**What is asked:**
Reproduce the listing below without any change.

------ Data section

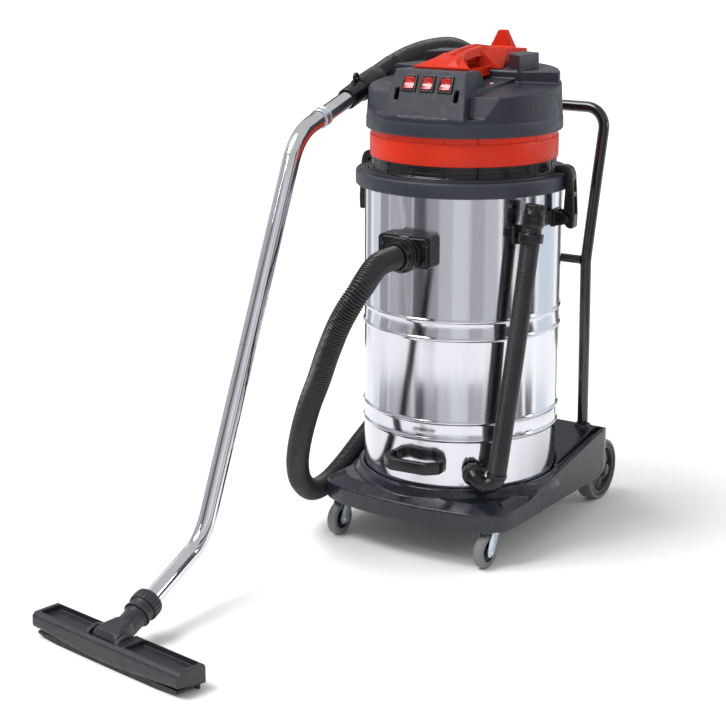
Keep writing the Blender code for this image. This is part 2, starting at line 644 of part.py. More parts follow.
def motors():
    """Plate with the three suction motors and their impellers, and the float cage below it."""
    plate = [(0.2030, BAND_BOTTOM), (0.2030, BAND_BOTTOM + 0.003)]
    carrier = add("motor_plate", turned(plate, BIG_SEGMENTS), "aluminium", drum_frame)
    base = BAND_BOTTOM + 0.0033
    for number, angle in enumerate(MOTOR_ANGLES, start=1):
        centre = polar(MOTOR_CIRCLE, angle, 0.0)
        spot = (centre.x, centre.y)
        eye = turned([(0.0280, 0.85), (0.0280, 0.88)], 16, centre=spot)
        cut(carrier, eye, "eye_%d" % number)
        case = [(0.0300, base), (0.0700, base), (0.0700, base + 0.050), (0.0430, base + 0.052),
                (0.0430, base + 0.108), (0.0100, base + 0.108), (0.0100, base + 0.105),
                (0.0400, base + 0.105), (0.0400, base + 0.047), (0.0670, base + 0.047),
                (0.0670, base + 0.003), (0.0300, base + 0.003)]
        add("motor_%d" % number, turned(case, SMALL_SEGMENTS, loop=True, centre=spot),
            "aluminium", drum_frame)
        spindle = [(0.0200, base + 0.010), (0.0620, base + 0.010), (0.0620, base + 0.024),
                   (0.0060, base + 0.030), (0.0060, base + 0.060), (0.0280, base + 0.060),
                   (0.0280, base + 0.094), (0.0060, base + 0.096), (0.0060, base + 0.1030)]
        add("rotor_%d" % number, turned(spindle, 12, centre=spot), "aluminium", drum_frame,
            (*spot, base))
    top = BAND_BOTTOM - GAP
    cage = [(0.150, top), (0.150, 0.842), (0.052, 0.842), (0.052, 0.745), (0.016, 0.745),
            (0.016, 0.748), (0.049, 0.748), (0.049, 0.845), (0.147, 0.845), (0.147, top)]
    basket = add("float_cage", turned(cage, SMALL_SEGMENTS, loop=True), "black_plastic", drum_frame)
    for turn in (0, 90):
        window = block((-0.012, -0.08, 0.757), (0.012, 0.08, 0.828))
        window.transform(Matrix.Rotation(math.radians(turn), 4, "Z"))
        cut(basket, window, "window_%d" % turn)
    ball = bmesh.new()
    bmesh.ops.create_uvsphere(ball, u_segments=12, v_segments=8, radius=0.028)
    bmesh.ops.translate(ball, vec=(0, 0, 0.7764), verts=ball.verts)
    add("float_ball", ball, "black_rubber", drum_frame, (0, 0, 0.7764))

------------

**Response below:**
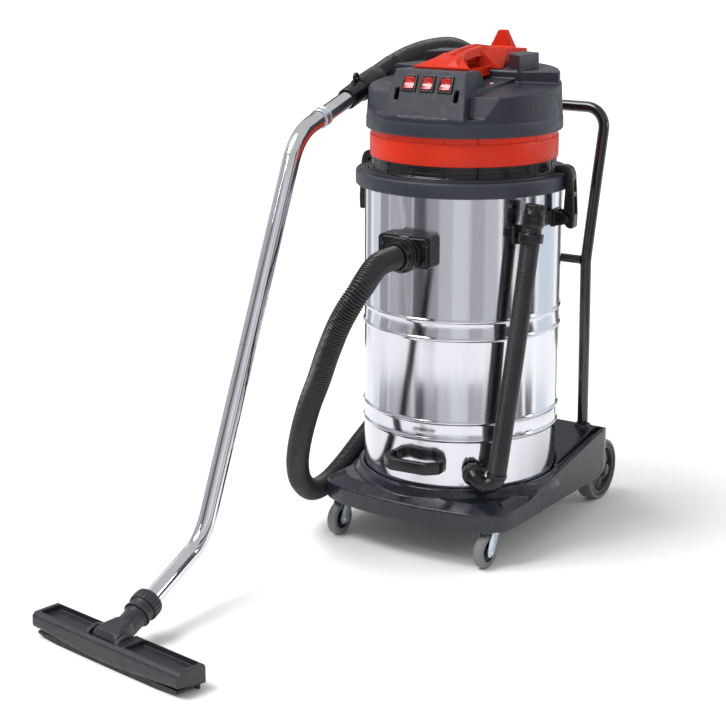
Keep writing the Blender code for this image. This is part 2, starting at line 644 of part.py. More parts follow.
def motors():
    """Plate with the three suction motors and their impellers, and the float cage below it."""
    plate = [(0.2030, BAND_BOTTOM), (0.2030, BAND_BOTTOM + 0.003)]
    carrier = add("motor_plate", turned(plate, BIG_SEGMENTS), "aluminium", drum_frame)
    base = BAND_BOTTOM + 0.0033
    for number, angle in enumerate(MOTOR_ANGLES, start=1):
        centre = polar(MOTOR_CIRCLE, angle, 0.0)
        spot = (centre.x, centre.y)
        eye = turned([(0.0280, 0.85), (0.0280, 0.88)], 16, centre=spot)
        cut(carrier, eye, "eye_%d" % number)
        case = [(0.0300, base), (0.0700, base), (0.0700, base + 0.050), (0.0430, base + 0.052),
                (0.0430, base + 0.108), (0.0100, base + 0.108), (0.0100, base + 0.105),
                (0.0400, base + 0.105), (0.0400, base + 0.047), (0.0670, base + 0.047),
                (0.0670, base + 0.003), (0.0300, base + 0.003)]
        add("motor_%d" % number, turned(case, SMALL_SEGMENTS, loop=True, centre=spot),
            "aluminium", drum_frame)
        spindle = [(0.0200, base + 0.010), (0.0620, base + 0.010), (0.0620, base + 0.024),
                   (0.0060, base + 0.030), (0.0060, base + 0.060), (0.0280, base + 0.060),
                   (0.0280, base + 0.094), (0.0060, base + 0.096), (0.0060, base + 0.1030)]
        add("rotor_%d" % number, turned(spindle, 12, centre=spot), "aluminium", drum_frame,
            (*spot, base))
    top = BAND_BOTTOM - GAP
    cage = [(0.150, top), (0.150, 0.842), (0.052, 0.842), (0.052, 0.745), (0.016, 0.745),
            (0.016, 0.748), (0.049, 0.748), (0.049, 0.845), (0.147, 0.845), (0.147, top)]
    basket = add("float_cage", turned(cage, SMALL_SEGMENTS, loop=True), "black_plastic", drum_frame)
    for turn in (0, 90):
        window = block((-0.012, -0.08, 0.757), (0.012, 0.08, 0.828))
        window.transform(Matrix.Rotation(math.radians(turn), 4, "Z"))
        cut(basket, window, "window_%d" % turn)
    ball = bmesh.new()
    bmesh.ops.create_uvsphere(ball, u_segments=12, v_segments=8, radius=0.028)
    bmesh.ops.translate(ball, vec=(0, 0, 0.7764), verts=ball.verts)
    add("float_ball", ball, "black_rubber", drum_frame, (0, 0, 0.7764))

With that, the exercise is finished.